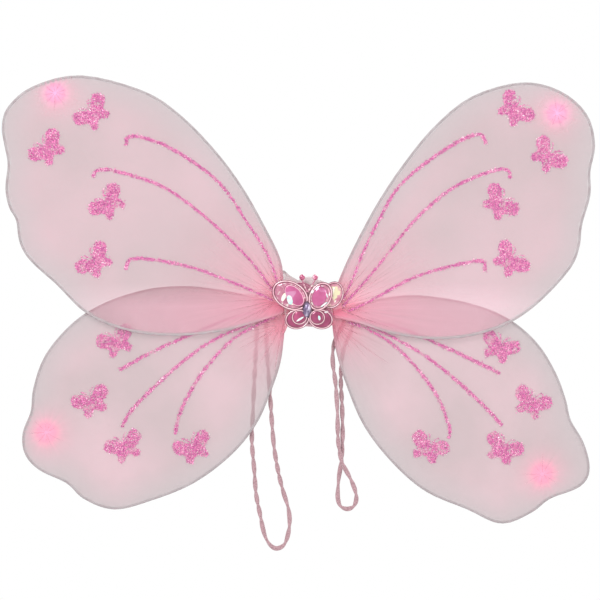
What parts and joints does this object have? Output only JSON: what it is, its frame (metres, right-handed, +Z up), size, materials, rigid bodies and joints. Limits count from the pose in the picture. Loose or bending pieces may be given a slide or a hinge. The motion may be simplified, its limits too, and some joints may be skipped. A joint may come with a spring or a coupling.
{
  "type": "fairy wings",
  "caption": "Costume butterfly wings of sheer nylon stretched over wire loops, with glitter print, a jewelled centre and elastic shoulder loops.",
  "frame": {"origin": "on the flat face of the felt pad that rests on the wearer's back, level with the jewel's middle", "axes": "+X to the right across the span as seen from behind the wearer, +Z up, +Y out of the pad's face towards the wearer's back"},
  "size_m": [0.5016, 0.0253, 0.4026],
  "materials": {
    "coated_wire": "satin",
    "wing_nylon": "matte",
    "tie_thread": "matte",
    "glitter": "gloss",
    "binding_wire": "satin",
    "wrap_nylon": "matte",
    "felt": "matte",
    "jewel_setting": "gloss",
    "jewel_rear_gem": "gloss",
    "jewel_gem": "gloss",
    "body_stone": "polished",
    "bead": "gloss",
    "elastic": "matte"
  },
  "bodies": {
    "centre": {"wire_stems": "coated_wire", "stem_binding": "binding_wire", "centre_wrap": "wrap_nylon", "back_pad": "felt", "rear_jewel_plate": "jewel_setting", "rear_jewel_domes": "jewel_rear_gem", "front_jewel_plate": "jewel_setting", "front_upper_domes": "jewel_gem", "front_lower_domes": "jewel_gem", "body_gem": "body_stone", "antenna_stalks": "jewel_setting", "antenna_beads": "bead"},
    "left_upper_wing": {"left_upper_wire": "coated_wire", "left_upper_cover": "wing_nylon", "left_upper_tip_tie": "tie_thread", "left_upper_butterflies": "glitter", "left_upper_veins": "glitter"},
    "right_upper_wing": {"right_upper_wire": "coated_wire", "right_upper_cover": "wing_nylon", "right_upper_tip_tie": "tie_thread", "right_upper_butterflies": "glitter", "right_upper_veins": "glitter"},
    "left_lower_wing": {"left_lower_wire": "coated_wire", "left_lower_cover": "wing_nylon", "left_lower_tip_tie": "tie_thread", "left_lower_butterflies": "glitter", "left_lower_veins": "glitter", "left_strap_knots": "elastic"},
    "right_lower_wing": {"right_lower_wire": "coated_wire", "right_lower_cover": "wing_nylon", "right_lower_tip_tie": "tie_thread", "right_lower_butterflies": "glitter", "right_lower_veins": "glitter", "right_strap_knots": "elastic"},
    "left_strap_loop": {"left_strap": "elastic"},
    "right_strap_loop": {"right_strap": "elastic"}
  },
  "joints": [
    {"name": "left_fold", "type": "hinge", "parent": "centre", "child": "left_lower_wing", "pos_m": [-0.02, -0.0083, 0], "axis": [0, 0, -1], "range_deg": [-15, 80]},
    {"name": "left_upper_swivel", "type": "hinge", "parent": "left_lower_wing", "child": "left_upper_wing", "pos_m": [-0.02, -0.0083, 0.001], "axis": [0, 1, 0], "range_deg": [-25, 12]},
    {"name": "left_strap_swing", "type": "hinge", "parent": "left_lower_wing", "child": "left_strap_loop", "pos_m": [-0.04, -0.0014, 0.007], "axis": [-1, 0, 0], "range_deg": [-90, 0]},
    {"name": "right_fold", "type": "hinge", "parent": "centre", "child": "right_lower_wing", "pos_m": [0.02, -0.0083, 0], "axis": [0, 0, 1], "range_deg": [-15, 80]},
    {"name": "right_upper_swivel", "type": "hinge", "parent": "right_lower_wing", "child": "right_upper_wing", "pos_m": [0.02, -0.0083, 0.001], "axis": [0, -1, 0], "range_deg": [-25, 12]},
    {"name": "right_strap_swing", "type": "hinge", "parent": "right_lower_wing", "child": "right_strap_loop", "pos_m": [0.0345, -0.0014, 0], "axis": [-1, 0, 0], "range_deg": [-90, 0]}
  ]
}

########################################

_What is expected_
Give back the data above exactly as it appears.

_Final answer_
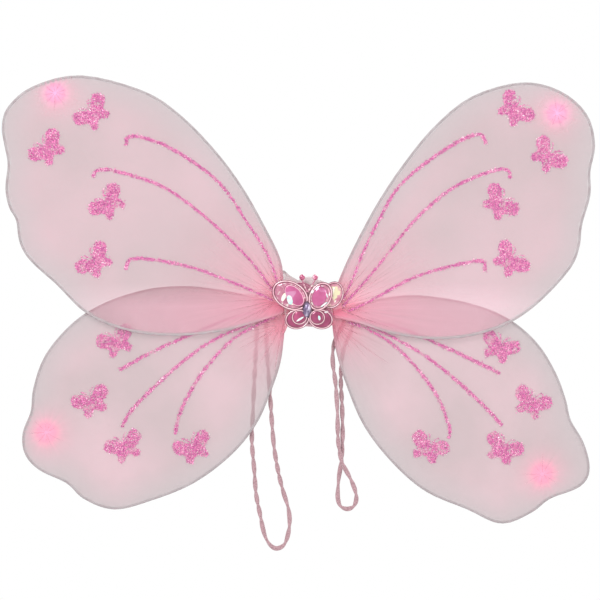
What parts and joints does this object have? Output only JSON: what it is, its frame (metres, right-handed, +Z up), size, materials, rigid bodies and joints. Limits count from the pose in the picture. Loose or bending pieces may be given a slide or a hinge. The motion may be simplified, its limits too, and some joints may be skipped. A joint may come with a spring or a coupling.
{
  "type": "fairy wings",
  "caption": "Costume butterfly wings of sheer nylon stretched over wire loops, with glitter print, a jewelled centre and elastic shoulder loops.",
  "frame": {"origin": "on the flat face of the felt pad that rests on the wearer's back, level with the jewel's middle", "axes": "+X to the right across the span as seen from behind the wearer, +Z up, +Y out of the pad's face towards the wearer's back"},
  "size_m": [0.5016, 0.0253, 0.4026],
  "materials": {
    "coated_wire": "satin",
    "wing_nylon": "matte",
    "tie_thread": "matte",
    "glitter": "gloss",
    "binding_wire": "satin",
    "wrap_nylon": "matte",
    "felt": "matte",
    "jewel_setting": "gloss",
    "jewel_rear_gem": "gloss",
    "jewel_gem": "gloss",
    "body_stone": "polished",
    "bead": "gloss",
    "elastic": "matte"
  },
  "bodies": {
    "centre": {"wire_stems": "coated_wire", "stem_binding": "binding_wire", "centre_wrap": "wrap_nylon", "back_pad": "felt", "rear_jewel_plate": "jewel_setting", "rear_jewel_domes": "jewel_rear_gem", "front_jewel_plate": "jewel_setting", "front_upper_domes": "jewel_gem", "front_lower_domes": "jewel_gem", "body_gem": "body_stone", "antenna_stalks": "jewel_setting", "antenna_beads": "bead"},
    "left_upper_wing": {"left_upper_wire": "coated_wire", "left_upper_cover": "wing_nylon", "left_upper_tip_tie": "tie_thread", "left_upper_butterflies": "glitter", "left_upper_veins": "glitter"},
    "right_upper_wing": {"right_upper_wire": "coated_wire", "right_upper_cover": "wing_nylon", "right_upper_tip_tie": "tie_thread", "right_upper_butterflies": "glitter", "right_upper_veins": "glitter"},
    "left_lower_wing": {"left_lower_wire": "coated_wire", "left_lower_cover": "wing_nylon", "left_lower_tip_tie": "tie_thread", "left_lower_butterflies": "glitter", "left_lower_veins": "glitter", "left_strap_knots": "elastic"},
    "right_lower_wing": {"right_lower_wire": "coated_wire", "right_lower_cover": "wing_nylon", "right_lower_tip_tie": "tie_thread", "right_lower_butterflies": "glitter", "right_lower_veins": "glitter", "right_strap_knots": "elastic"},
    "left_strap_loop": {"left_strap": "elastic"},
    "right_strap_loop": {"right_strap": "elastic"}
  },
  "joints": [
    {"name": "left_fold", "type": "hinge", "parent": "centre", "child": "left_lower_wing", "pos_m": [-0.02, -0.0083, 0], "axis": [0, 0, -1], "range_deg": [-15, 80]},
    {"name": "left_upper_swivel", "type": "hinge", "parent": "left_lower_wing", "child": "left_upper_wing", "pos_m": [-0.02, -0.0083, 0.001], "axis": [0, 1, 0], "range_deg": [-25, 12]},
    {"name": "left_strap_swing", "type": "hinge", "parent": "left_lower_wing", "child": "left_strap_loop", "pos_m": [-0.04, -0.0014, 0.007], "axis": [-1, 0, 0], "range_deg": [-90, 0]},
    {"name": "right_fold", "type": "hinge", "parent": "centre", "child": "right_lower_wing", "pos_m": [0.02, -0.0083, 0], "axis": [0, 0, 1], "range_deg": [-15, 80]},
    {"name": "right_upper_swivel", "type": "hinge", "parent": "right_lower_wing", "child": "right_upper_wing", "pos_m": [0.02, -0.0083, 0.001], "axis": [0, -1, 0], "range_deg": [-25, 12]},
    {"name": "right_strap_swing", "type": "hinge", "parent": "right_lower_wing", "child": "right_strap_loop", "pos_m": [0.0345, -0.0014, 0], "axis": [-1, 0, 0], "range_deg": [-90, 0]}
  ]
}